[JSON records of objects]

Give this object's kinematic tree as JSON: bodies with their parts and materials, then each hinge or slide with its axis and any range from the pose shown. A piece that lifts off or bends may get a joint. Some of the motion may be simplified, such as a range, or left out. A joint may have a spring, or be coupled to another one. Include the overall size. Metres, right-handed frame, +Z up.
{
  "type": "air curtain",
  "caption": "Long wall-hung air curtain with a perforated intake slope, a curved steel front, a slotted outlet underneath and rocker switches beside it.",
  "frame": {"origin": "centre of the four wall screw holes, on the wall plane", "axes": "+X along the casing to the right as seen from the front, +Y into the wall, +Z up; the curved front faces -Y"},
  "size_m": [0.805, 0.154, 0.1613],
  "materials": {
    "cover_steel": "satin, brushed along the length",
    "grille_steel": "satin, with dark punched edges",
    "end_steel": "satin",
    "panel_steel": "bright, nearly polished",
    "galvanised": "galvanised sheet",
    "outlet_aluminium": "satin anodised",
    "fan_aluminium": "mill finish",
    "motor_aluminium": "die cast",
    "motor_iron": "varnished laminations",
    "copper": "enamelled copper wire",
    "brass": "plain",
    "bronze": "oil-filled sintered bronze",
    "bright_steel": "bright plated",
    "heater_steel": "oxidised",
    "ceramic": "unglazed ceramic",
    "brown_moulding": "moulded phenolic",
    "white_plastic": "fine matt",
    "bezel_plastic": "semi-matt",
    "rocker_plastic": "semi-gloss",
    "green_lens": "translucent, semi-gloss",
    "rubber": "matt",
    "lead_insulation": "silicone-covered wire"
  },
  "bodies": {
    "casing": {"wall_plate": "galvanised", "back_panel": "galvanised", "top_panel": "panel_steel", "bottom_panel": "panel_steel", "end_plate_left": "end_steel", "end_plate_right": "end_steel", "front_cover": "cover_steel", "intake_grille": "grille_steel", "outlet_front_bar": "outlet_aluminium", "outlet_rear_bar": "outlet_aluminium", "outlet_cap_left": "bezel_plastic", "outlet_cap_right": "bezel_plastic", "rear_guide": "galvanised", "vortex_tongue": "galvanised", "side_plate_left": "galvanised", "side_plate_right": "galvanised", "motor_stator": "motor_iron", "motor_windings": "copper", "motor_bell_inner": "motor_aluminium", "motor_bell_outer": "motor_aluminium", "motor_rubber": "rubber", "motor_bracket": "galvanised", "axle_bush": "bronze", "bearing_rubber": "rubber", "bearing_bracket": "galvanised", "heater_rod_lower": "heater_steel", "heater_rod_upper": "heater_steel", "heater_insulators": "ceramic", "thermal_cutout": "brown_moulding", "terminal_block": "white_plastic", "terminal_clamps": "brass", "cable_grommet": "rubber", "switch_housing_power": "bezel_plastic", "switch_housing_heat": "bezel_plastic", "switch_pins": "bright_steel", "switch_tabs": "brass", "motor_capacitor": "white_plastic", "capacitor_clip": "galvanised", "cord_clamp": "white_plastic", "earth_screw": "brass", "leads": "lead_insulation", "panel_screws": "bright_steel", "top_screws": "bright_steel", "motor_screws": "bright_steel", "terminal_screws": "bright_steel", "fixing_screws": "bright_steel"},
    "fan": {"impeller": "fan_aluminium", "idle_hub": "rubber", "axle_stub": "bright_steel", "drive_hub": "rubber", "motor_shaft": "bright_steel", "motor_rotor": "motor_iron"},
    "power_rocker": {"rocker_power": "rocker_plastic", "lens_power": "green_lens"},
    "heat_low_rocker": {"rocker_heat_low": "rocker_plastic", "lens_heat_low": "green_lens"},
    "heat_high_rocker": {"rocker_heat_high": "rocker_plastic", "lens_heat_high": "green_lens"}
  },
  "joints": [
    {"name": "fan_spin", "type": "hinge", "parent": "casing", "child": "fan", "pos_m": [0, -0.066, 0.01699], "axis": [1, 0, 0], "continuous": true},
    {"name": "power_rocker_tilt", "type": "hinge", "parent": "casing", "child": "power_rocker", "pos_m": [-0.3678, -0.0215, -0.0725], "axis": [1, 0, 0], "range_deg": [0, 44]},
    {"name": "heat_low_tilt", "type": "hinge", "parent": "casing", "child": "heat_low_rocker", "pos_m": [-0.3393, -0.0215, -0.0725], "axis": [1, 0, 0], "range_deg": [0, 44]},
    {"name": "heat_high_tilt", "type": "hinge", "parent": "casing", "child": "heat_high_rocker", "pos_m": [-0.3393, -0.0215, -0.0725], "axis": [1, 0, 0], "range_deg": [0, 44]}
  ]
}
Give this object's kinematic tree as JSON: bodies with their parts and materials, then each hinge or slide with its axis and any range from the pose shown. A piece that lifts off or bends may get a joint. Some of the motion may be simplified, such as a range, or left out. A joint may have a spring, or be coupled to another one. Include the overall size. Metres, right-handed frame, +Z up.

**Exercise aim:** Copy each line of the data above without altering a single character.

**The completed task:**
Give this object's kinematic tree as JSON: bodies with their parts and materials, then each hinge or slide with its axis and any range from the pose shown. A piece that lifts off or bends may get a joint. Some of the motion may be simplified, such as a range, or left out. A joint may have a spring, or be coupled to another one. Include the overall size. Metres, right-handed frame, +Z up.
{
  "type": "air curtain",
  "caption": "Long wall-hung air curtain with a perforated intake slope, a curved steel front, a slotted outlet underneath and rocker switches beside it.",
  "frame": {"origin": "centre of the four wall screw holes, on the wall plane", "axes": "+X along the casing to the right as seen from the front, +Y into the wall, +Z up; the curved front faces -Y"},
  "size_m": [0.805, 0.154, 0.1613],
  "materials": {
    "cover_steel": "satin, brushed along the length",
    "grille_steel": "satin, with dark punched edges",
    "end_steel": "satin",
    "panel_steel": "bright, nearly polished",
    "galvanised": "galvanised sheet",
    "outlet_aluminium": "satin anodised",
    "fan_aluminium": "mill finish",
    "motor_aluminium": "die cast",
    "motor_iron": "varnished laminations",
    "copper": "enamelled copper wire",
    "brass": "plain",
    "bronze": "oil-filled sintered bronze",
    "bright_steel": "bright plated",
    "heater_steel": "oxidised",
    "ceramic": "unglazed ceramic",
    "brown_moulding": "moulded phenolic",
    "white_plastic": "fine matt",
    "bezel_plastic": "semi-matt",
    "rocker_plastic": "semi-gloss",
    "green_lens": "translucent, semi-gloss",
    "rubber": "matt",
    "lead_insulation": "silicone-covered wire"
  },
  "bodies": {
    "casing": {"wall_plate": "galvanised", "back_panel": "galvanised", "top_panel": "panel_steel", "bottom_panel": "panel_steel", "end_plate_left": "end_steel", "end_plate_right": "end_steel", "front_cover": "cover_steel", "intake_grille": "grille_steel", "outlet_front_bar": "outlet_aluminium", "outlet_rear_bar": "outlet_aluminium", "outlet_cap_left": "bezel_plastic", "outlet_cap_right": "bezel_plastic", "rear_guide": "galvanised", "vortex_tongue": "galvanised", "side_plate_left": "galvanised", "side_plate_right": "galvanised", "motor_stator": "motor_iron", "motor_windings": "copper", "motor_bell_inner": "motor_aluminium", "motor_bell_outer": "motor_aluminium", "motor_rubber": "rubber", "motor_bracket": "galvanised", "axle_bush": "bronze", "bearing_rubber": "rubber", "bearing_bracket": "galvanised", "heater_rod_lower": "heater_steel", "heater_rod_upper": "heater_steel", "heater_insulators": "ceramic", "thermal_cutout": "brown_moulding", "terminal_block": "white_plastic", "terminal_clamps": "brass", "cable_grommet": "rubber", "switch_housing_power": "bezel_plastic", "switch_housing_heat": "bezel_plastic", "switch_pins": "bright_steel", "switch_tabs": "brass", "motor_capacitor": "white_plastic", "capacitor_clip": "galvanised", "cord_clamp": "white_plastic", "earth_screw": "brass", "leads": "lead_insulation", "panel_screws": "bright_steel", "top_screws": "bright_steel", "motor_screws": "bright_steel", "terminal_screws": "bright_steel", "fixing_screws": "bright_steel"},
    "fan": {"impeller": "fan_aluminium", "idle_hub": "rubber", "axle_stub": "bright_steel", "drive_hub": "rubber", "motor_shaft": "bright_steel", "motor_rotor": "motor_iron"},
    "power_rocker": {"rocker_power": "rocker_plastic", "lens_power": "green_lens"},
    "heat_low_rocker": {"rocker_heat_low": "rocker_plastic", "lens_heat_low": "green_lens"},
    "heat_high_rocker": {"rocker_heat_high": "rocker_plastic", "lens_heat_high": "green_lens"}
  },
  "joints": [
    {"name": "fan_spin", "type": "hinge", "parent": "casing", "child": "fan", "pos_m": [0, -0.066, 0.01699], "axis": [1, 0, 0], "continuous": true},
    {"name": "power_rocker_tilt", "type": "hinge", "parent": "casing", "child": "power_rocker", "pos_m": [-0.3678, -0.0215, -0.0725], "axis": [1, 0, 0], "range_deg": [0, 44]},
    {"name": "heat_low_tilt", "type": "hinge", "parent": "casing", "child": "heat_low_rocker", "pos_m": [-0.3393, -0.0215, -0.0725], "axis": [1, 0, 0], "range_deg": [0, 44]},
    {"name": "heat_high_tilt", "type": "hinge", "parent": "casing", "child": "heat_high_rocker", "pos_m": [-0.3393, -0.0215, -0.0725], "axis": [1, 0, 0], "range_deg": [0, 44]}
  ]
}
Give this object's kinematic tree as JSON: bodies with their parts and materials, then each hinge or slide with its axis and any range from the pose shown. A piece that lifts off or bends may get a joint. Some of the motion may be simplified, such as a range, or left out. A joint may have a spring, or be coupled to another one. Include the overall size. Metres, right-handed frame, +Z up.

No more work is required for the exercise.